Australian Matt Jones was among five players who shared fifth on 64, alongside Americans Adam Schenk, Talor Gooch, Chesson Hadley and Matthew Wolff.
The round was the second-best of Kang's USPGA Tour career, bettered only by his 60 in the second round of the 2016 Pebble Beach Pro-Am.
The Korean, whose only top-20 showing this year was a share of 15th at Greensboro in August, opened with a birdie at the par-four 10th, sinking a 10-foot putt there and at the par-five 13th for birdie.
He closed his first nine holes with birdies on three of the last four, the longest a nine-footer at the 18th.
After sandwiching birdies around his lone bogey of the day at the third, he sank a birdie putt at the sixth from just inside 20 feet and another at the seventh from three feet.
At the par-three eighth, Kang rolled in a 15-footer for par, then blasted out of a fairway bunker at the par-five ninth hole to 18 feet and sank his eagle putt.
"I was in the bunker and the ball was a little below my feet," Kang said. "I carry a seven-wood which is big advantage. My caddie told me seven-wood was perfect club. Tried to hit a little bit of draw and hit it clean, landed in a perfect spot and rolled up about 15 feet.
"As soon as I putted on the last hole, I said it's got to be coming in probably six feet short of the hole and when I putt is six feet short of the hole it was just outside of the right edge and I knew it was going to go, so I walked it in."
Kang credited his clutch par at the eighth as well.
"The momentum is really important," he said. "(On No. 8), I hit it about 10 feet for par and made it and that definitely helped. I would have probably been about finishing seven under par, so now I'm finishing 10 under."
Kang credited work on his swing with delivering his superb start.
"Last few weeks I wasn't driving it very good, but my iron play was pretty sharp and my putting was pretty good.
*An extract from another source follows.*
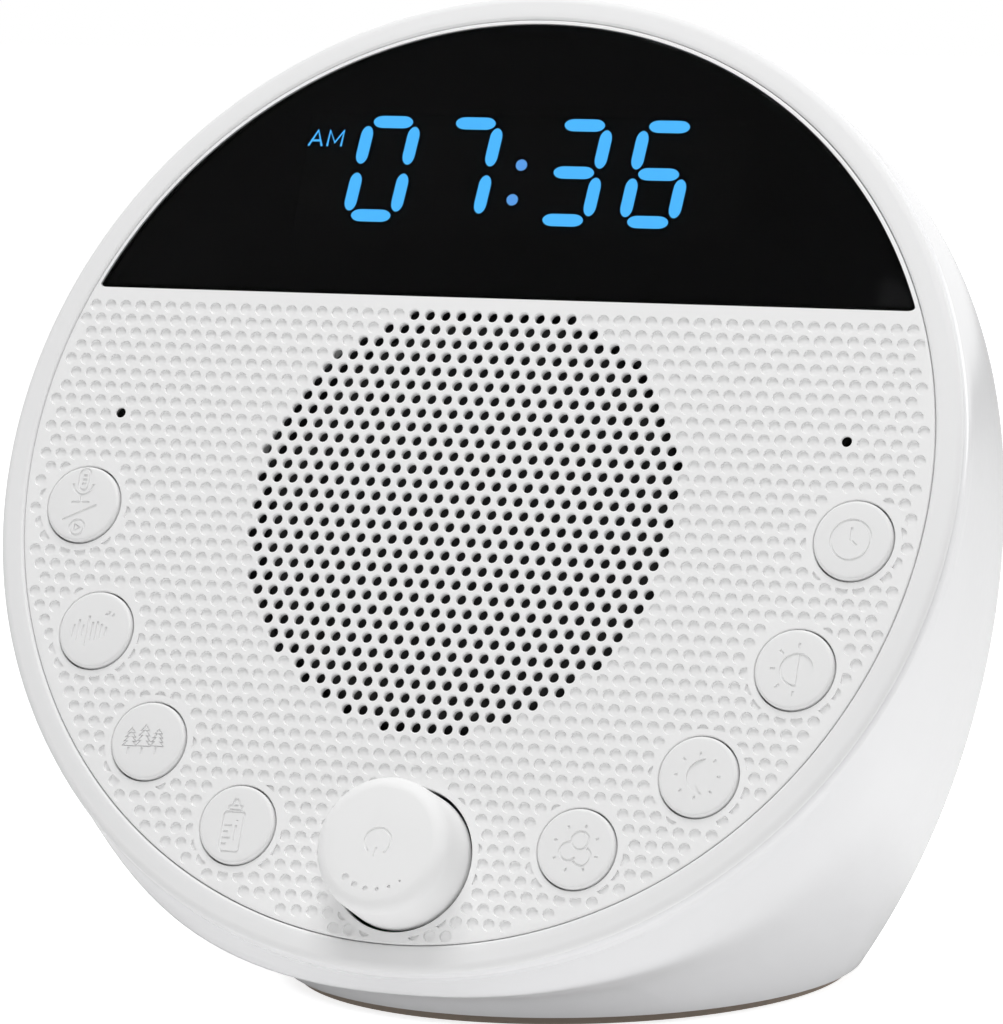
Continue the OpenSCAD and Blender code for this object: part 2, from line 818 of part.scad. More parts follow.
front_bezel();
grille_panel();
display_lens();
lens_mask();
display_module();
lit_segments();
display_board();
display_screws();
rear_housing();
base_plate();
base_screws();
foot_pad();
speaker_gasket();
speaker_frame();
speaker_surround();
speaker_cone();
dust_cap();
speaker_magnet();
speaker_screws();
button_board();
tact_switches();
board_screws();
encoder_body();
encoder_plunger();
encoder_shaft();
volume_knob();
microphones();
microphone_boots();
main_board();
main_board_parts();
power_socket();
main_board_screws();
light_column();
light_board();
light_leds();
button(0);  // button_record
button(1);  // button_nature
button(2);  // button_forest
button(3);  // button_lullaby
button(4);  // button_colour
button(5);  // button_night
button(6);  // button_dimmer
button(7);  // button_timer
stem(0);  // stem_record
stem(1);  // stem_nature
stem(2);  // stem_forest
stem(3);  // stem_lullaby
stem(4);  // stem_colour
stem(5);  // stem_night
stem(6);  // stem_dimmer
stem(7);  // stem_timer
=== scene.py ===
"""Surface pieces, finishes and stage of a white noise sound machine, as a Blender add-on."""

import json
import math

import bmesh
import bpy
from mathutils import Matrix, Vector


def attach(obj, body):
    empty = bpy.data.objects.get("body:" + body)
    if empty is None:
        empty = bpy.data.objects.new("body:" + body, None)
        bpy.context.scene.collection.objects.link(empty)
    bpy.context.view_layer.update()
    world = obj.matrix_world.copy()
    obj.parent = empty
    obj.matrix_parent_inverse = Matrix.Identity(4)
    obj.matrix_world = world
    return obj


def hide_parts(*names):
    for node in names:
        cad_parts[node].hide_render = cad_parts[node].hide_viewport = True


bl_info = {
    "name": "Sound machine surfaces",
    "version": (1, 0, 0),
    "blender": (4, 5, 0),
    "location": "View3D > Sidebar > Sound machine",
    "description": "Models the visible pieces of a bedside sound machine round its packed frame",
    "category": "Object",
}

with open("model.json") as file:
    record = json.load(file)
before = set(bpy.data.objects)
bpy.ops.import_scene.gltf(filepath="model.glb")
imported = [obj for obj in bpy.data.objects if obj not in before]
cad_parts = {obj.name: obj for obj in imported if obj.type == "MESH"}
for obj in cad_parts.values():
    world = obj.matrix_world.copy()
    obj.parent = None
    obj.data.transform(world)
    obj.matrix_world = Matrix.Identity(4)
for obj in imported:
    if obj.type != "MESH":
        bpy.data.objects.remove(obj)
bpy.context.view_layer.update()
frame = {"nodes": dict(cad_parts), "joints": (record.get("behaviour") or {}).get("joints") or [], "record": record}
MM = 0.001
BUTTONS = ("record", "nature", "forest", "lullaby", "colour", "night", "dimmer", "timer")


def joint(name):
    """A joint of the frame by its name."""
    return next(j for j in frame["joints"] if j["name"] == name)


def size(name, description, millimetres):
    """A length that a user may change."""
    return bpy.props.FloatProperty(
        name=name, description=description, default=millimetres * MM, unit="LENGTH", precision=5
    )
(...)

So I was just thinking if I can get my driver somewhere in play I could actually score better," Kang said.
"We figured something out on Tuesday and started driving it a lot better and I drove it quite better than the last few weeks. Everything just worked out great and making three on the last hole definitely helped a lot."
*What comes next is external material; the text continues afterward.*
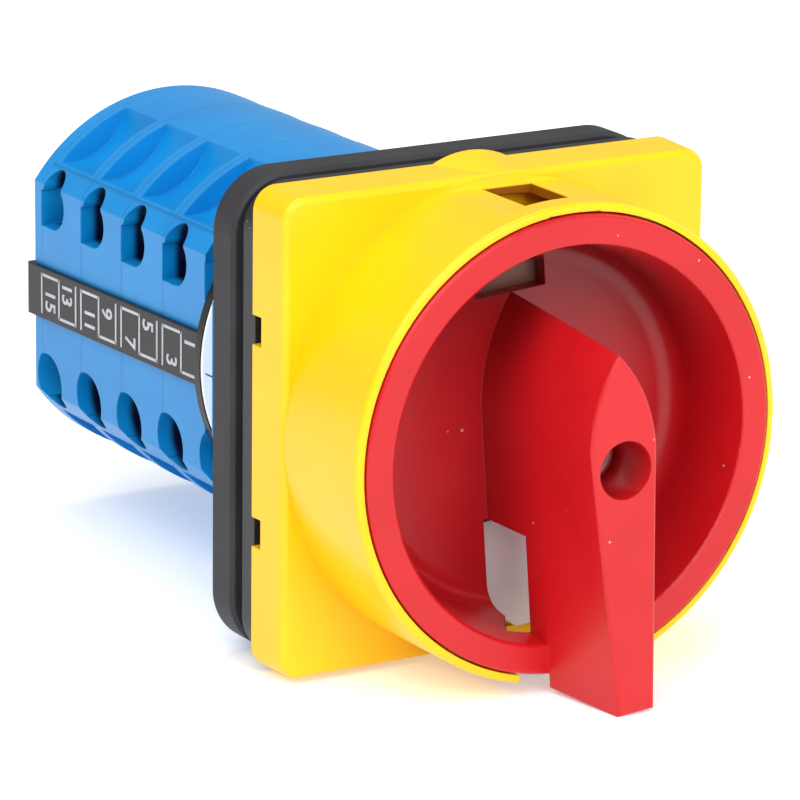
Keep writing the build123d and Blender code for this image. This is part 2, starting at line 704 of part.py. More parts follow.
def make_star_wheel():
    """Make the notched wheel that gives the switch its two firm positions."""
    notch_place = STAR_RADIUS + STAR_NOTCH * 0.6
    with BuildPart() as star_wheel:
        with BuildSketch(turned(STAR_FRONT)):
            Circle(STAR_RADIUS)
            with PolarLocations(notch_place, 4):
                Circle(STAR_NOTCH, mode=Mode.SUBTRACT)
        extrude(amount=-STAR_THICKNESS)
        square_hole(STAR_FRONT, STAR_THICKNESS)
    star_wheel.part.label = "star_wheel"
    export_step(star_wheel.part, "parts/star_wheel.step")


def make_stop_plate():
    """Make the plate whose lug meets the housing at both ends of the turn."""
    with BuildPart() as stop_plate:
        with BuildSketch(turned(STOP_FRONT)):
            Circle(STOP_HUB)
            lug_sweep(STOP_LUG_HALF_ANGLE, 0, 0, LATCH_CAVITY - 0.3)
        extrude(amount=-STOP_THICKNESS)
        square_hole(STOP_FRONT, STOP_THICKNESS)
    stop_plate.part.label = "stop_plate"
    export_step(stop_plate.part, "parts/stop_plate.step")


def make_detents():
    """Make the upper and lower detent plungers and their springs."""
    nose = DETENT_TIP + DETENT_WIDTH / 2
    spring_base = DETENT_TIP + DETENT_LENGTH + SPRING_WIRE
    middle = STAR_FRONT + STAR_THICKNESS / 2
    for side, word in ((1, "upper"), (-1, "lower")):
        with BuildPart() as plunger:
            with BuildSketch(across(STAR_FRONT)):
                with Locations((0, side * nose)):
                    Circle(DETENT_WIDTH / 2)
                with Locations((0, side * (nose + DETENT_TIP + DETENT_LENGTH) / 2)):
                    Rectangle(DETENT_WIDTH, DETENT_LENGTH - DETENT_WIDTH / 2)
            extrude(amount=-STAR_THICKNESS)
        plunger.part.label = f"detent_plunger_{word}"
        export_step(plunger.part, f"parts/detent_plunger_{word}.step")
        height = DETENT_ROOF - SPRING_WIRE - spring_base
        base = spring_base if side > 0 else -spring_base - height
        with BuildPart() as spring:
            coil((0, middle, base), height, SPRING_RADIUS, SPRING_WIRE, SPRING_TURNS)
        spring.part.label = f"detent_spring_{word}"
        export_step(spring.part, f"parts/detent_spring_{word}.step")


def make_scale():
    """Make the white scale card and the dark ring behind it."""
    pieces = (
        ("scale_card", card_front, CARD_RADIUS, CARD_THICKNESS),
        ("scale_ring", ring_front, RING_RADIUS, RING_THICKNESS),
    )
    for word, front, radius, thickness in pieces:
        with BuildPart() as disc:
            with BuildSketch(across(front)):
                Circle(radius)
                Circle(CAM_HUB + RUNNING, mode=Mode.SUBTRACT)
                with Locations(*tie_places()):
                    Circle(TIE_RADIUS + LOOSE, mode=Mode.SUBTRACT)
            extrude(amount=-thickness)
        disc.part.label = word
        export_step(disc.part, f"parts/{word}.step")


def make_deck(number):
    """Make one blue contact deck, closed in front by its web and open behind."""
    front = deck_front(number)
    inside = front + DECK_WEB
    depth = DECK_PITCH - DECK_WEB
    guide = PLUNGER_WIDTH / 2 + RUNNING
    rear = front + DECK_PITCH
    block = TERMINAL_FACE - TERMINAL_THICKNESS
    with BuildPart() as deck:
        with BuildSketch(across(front)):
            body_outline()
        extrude(amount=-DECK_PITCH)
        cut_disc(front, CAM_HUB + RUNNING, DECK_PITCH)
        cut_disc(inside, CAM_CHAMBER, depth)
        cut_block((-guide, inside, -STRIP_TOP), (guide, rear, STRIP_TOP))
        for side in sides:
            low, high = sorted((side * STRIP_TOP, side * chamber_top))
            cut_block((-CHAMBER_HALF_LENGTH, inside, low), (CHAMBER_HALF_LENGTH, rear, high))
            low, high = sorted((side * STRIP_TOP, side * SPRING_ROOF))
            well = SPRING_RADIUS + 0.6
            cut_block((-well, inside, low), (well, rear, high))
        for side_x, side_z in corners:
            slot = sorted((side_x * STRIP_INNER, side_x * TERMINAL_FACE))
            level = sorted((side_z * (STRIP_TOP - STRIP_THICKNESS), side_z * STRIP_TOP))
            cut_block((slot[0], front + STRIP_FRONT, level[0]), (slot[1], rear, level[1]))
            slot = sorted((side_x * block, side_x * TERMINAL_FACE))
            level = side_z * TERMINAL_HEIGHT
            half = TERMINAL_BLOCK / 2
            cut_block((slot[0], front + STRIP_FRONT, level - half), (slot[1], rear, level + half))
        cut_disc(front, TIE_RADIUS + LOOSE, DECK_PITCH, tie_places())
        cut_pockets(front + TERMINAL_DEPTH, TERMINAL_FACE)
        cut_pockets(front + TERMINAL_DEPTH - DECK_PITCH, TERMINAL_FACE)
        cut_scoops(front, DECK_PITCH)
    deck.part.label = f"deck_{number}"
    export_step(deck.part, f"parts/deck_{number}.step")


def make_cam(number):
    """Make one cam: its radius falls evenly over the handle's travel, then rises evenly again."""
    front = deck_front(number)
    steps = 6
    travel = radians(TURN + REST_SLACK)
    with BuildPart() as cam:
        with BuildSketch(across(front + DECK_WEB + LOOSE)):
            with BuildLine():
                for stretch in range(4):
                    rising = stretch % 2
                    start = pi / 2 + pi * (stretch // 2) + travel * rising
                    size = pi - travel if rising else travel
                    points = []
                    for step in range(steps + 1):
                        share = step / steps
                        radius = CAM_HIGH - cam_drop * (1 - share if rising else share)
                        angle = start + size * share
                        points.append((radius * cos(angle), radius * sin(angle)))
                    Spline(points)
            make_face()
        extrude(amount=-(DECK_PITCH - DECK_WEB - 2 * LOOSE))
        with BuildSketch(across(front)):
            Circle(CAM_HUB)
        extrude(amount=-DECK_PITCH)
        square_hole(front, DECK_PITCH)
    cam.part.label = f"cam_{number}"
    export_step(cam.part, f"parts/cam_{number}.step")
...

Kang made a rare video study of his swing to make the key adjustment.
"We worked on a little bit of swing technique stuff. I don't normally look at my swing with a video too much. I don't like to do it. But we started looking at it probably a couple of weeks ago, started fixing one thing probably every week.
"We fixed a couple things last week and then it was still sometimes not there, so we try to fix something else and it helped out."